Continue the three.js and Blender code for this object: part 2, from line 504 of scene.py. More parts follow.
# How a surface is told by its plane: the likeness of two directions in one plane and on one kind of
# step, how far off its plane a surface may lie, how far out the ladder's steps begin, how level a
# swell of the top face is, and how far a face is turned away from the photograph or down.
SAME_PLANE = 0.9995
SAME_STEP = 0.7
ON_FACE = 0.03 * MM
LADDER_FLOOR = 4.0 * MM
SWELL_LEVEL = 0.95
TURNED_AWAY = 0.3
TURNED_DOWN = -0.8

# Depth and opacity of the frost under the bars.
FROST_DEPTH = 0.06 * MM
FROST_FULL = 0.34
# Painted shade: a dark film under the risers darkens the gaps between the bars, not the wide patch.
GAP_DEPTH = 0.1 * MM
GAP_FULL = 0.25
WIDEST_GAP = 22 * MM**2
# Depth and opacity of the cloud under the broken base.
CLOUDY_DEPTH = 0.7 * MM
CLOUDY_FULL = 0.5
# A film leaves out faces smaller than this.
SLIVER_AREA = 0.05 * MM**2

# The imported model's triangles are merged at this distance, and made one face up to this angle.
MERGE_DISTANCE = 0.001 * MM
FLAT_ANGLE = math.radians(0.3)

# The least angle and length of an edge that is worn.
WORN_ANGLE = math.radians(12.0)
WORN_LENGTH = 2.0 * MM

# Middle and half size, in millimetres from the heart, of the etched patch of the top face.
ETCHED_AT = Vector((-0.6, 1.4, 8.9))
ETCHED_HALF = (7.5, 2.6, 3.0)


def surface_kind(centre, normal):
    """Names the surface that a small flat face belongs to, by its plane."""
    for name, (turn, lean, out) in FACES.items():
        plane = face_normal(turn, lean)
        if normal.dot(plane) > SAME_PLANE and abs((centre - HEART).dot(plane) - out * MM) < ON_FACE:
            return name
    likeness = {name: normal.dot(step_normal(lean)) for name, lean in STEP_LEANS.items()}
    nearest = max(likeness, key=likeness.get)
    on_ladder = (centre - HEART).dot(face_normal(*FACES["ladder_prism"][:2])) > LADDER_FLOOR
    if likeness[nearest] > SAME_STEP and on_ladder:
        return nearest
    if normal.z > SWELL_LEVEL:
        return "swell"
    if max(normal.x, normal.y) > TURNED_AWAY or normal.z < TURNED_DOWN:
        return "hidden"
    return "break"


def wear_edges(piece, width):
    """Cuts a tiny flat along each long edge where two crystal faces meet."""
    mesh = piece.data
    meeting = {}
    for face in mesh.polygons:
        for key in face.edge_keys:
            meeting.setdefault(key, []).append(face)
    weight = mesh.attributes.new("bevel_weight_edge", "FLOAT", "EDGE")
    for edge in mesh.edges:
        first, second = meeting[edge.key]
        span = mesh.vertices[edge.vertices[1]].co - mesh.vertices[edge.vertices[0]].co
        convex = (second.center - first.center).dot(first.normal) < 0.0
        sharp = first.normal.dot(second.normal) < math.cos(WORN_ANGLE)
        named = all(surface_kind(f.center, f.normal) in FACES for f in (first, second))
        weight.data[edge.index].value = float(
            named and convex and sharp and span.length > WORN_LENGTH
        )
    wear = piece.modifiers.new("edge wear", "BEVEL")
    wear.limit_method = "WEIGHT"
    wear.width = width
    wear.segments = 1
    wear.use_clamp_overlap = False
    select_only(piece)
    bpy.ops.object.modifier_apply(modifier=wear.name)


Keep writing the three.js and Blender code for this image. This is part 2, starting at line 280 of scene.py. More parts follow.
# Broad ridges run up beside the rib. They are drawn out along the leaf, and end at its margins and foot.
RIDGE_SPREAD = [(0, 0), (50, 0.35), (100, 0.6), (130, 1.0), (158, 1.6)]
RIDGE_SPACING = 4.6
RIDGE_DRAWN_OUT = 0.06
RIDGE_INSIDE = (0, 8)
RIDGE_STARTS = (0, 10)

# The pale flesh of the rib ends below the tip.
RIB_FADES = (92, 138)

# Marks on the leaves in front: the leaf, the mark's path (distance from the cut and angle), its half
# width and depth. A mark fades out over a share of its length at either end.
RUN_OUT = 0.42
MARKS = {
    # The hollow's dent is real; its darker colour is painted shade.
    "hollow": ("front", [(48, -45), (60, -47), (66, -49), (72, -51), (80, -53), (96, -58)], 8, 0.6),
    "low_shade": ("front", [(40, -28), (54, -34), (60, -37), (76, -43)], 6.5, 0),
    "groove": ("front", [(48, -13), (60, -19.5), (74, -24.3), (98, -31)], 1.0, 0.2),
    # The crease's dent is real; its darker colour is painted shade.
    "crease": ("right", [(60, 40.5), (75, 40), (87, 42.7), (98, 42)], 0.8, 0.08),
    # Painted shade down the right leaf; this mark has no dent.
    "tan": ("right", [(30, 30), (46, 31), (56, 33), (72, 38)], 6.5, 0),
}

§

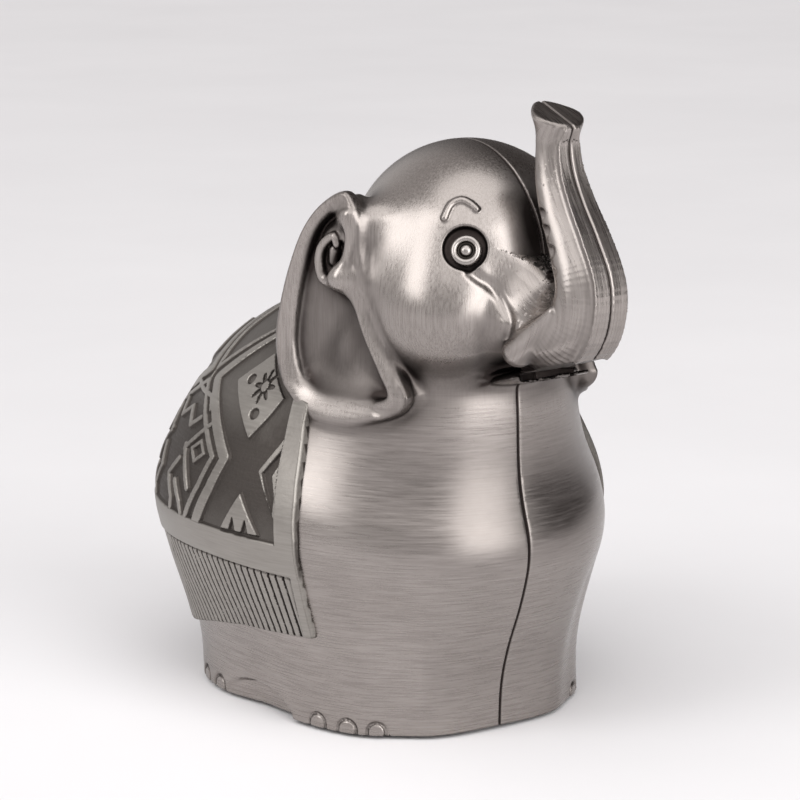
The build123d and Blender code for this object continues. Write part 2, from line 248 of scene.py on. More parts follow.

§

* The problem
Return, unchanged, the run of lines above that opens with the line containing "Continue the three.js" and closes with the line containing "ETCHED_HALF = (7.5, 2.6, 3.0)". Include both.

* Exercise answer
Continue the three.js and Blender code for this object: part 2, from line 504 of scene.py. More parts follow.
# How a surface is told by its plane: the likeness of two directions in one plane and on one kind of
# step, how far off its plane a surface may lie, how far out the ladder's steps begin, how level a
# swell of the top face is, and how far a face is turned away from the photograph or down.
SAME_PLANE = 0.9995
SAME_STEP = 0.7
ON_FACE = 0.03 * MM
LADDER_FLOOR = 4.0 * MM
SWELL_LEVEL = 0.95
TURNED_AWAY = 0.3
TURNED_DOWN = -0.8

# Depth and opacity of the frost under the bars.
FROST_DEPTH = 0.06 * MM
FROST_FULL = 0.34
# Painted shade: a dark film under the risers darkens the gaps between the bars, not the wide patch.
GAP_DEPTH = 0.1 * MM
GAP_FULL = 0.25
WIDEST_GAP = 22 * MM**2
# Depth and opacity of the cloud under the broken base.
CLOUDY_DEPTH = 0.7 * MM
CLOUDY_FULL = 0.5
# A film leaves out faces smaller than this.
SLIVER_AREA = 0.05 * MM**2

# The imported model's triangles are merged at this distance, and made one face up to this angle.
MERGE_DISTANCE = 0.001 * MM
FLAT_ANGLE = math.radians(0.3)

# The least angle and length of an edge that is worn.
WORN_ANGLE = math.radians(12.0)
WORN_LENGTH = 2.0 * MM

# Middle and half size, in millimetres from the heart, of the etched patch of the top face.
ETCHED_AT = Vector((-0.6, 1.4, 8.9))
ETCHED_HALF = (7.5, 2.6, 3.0)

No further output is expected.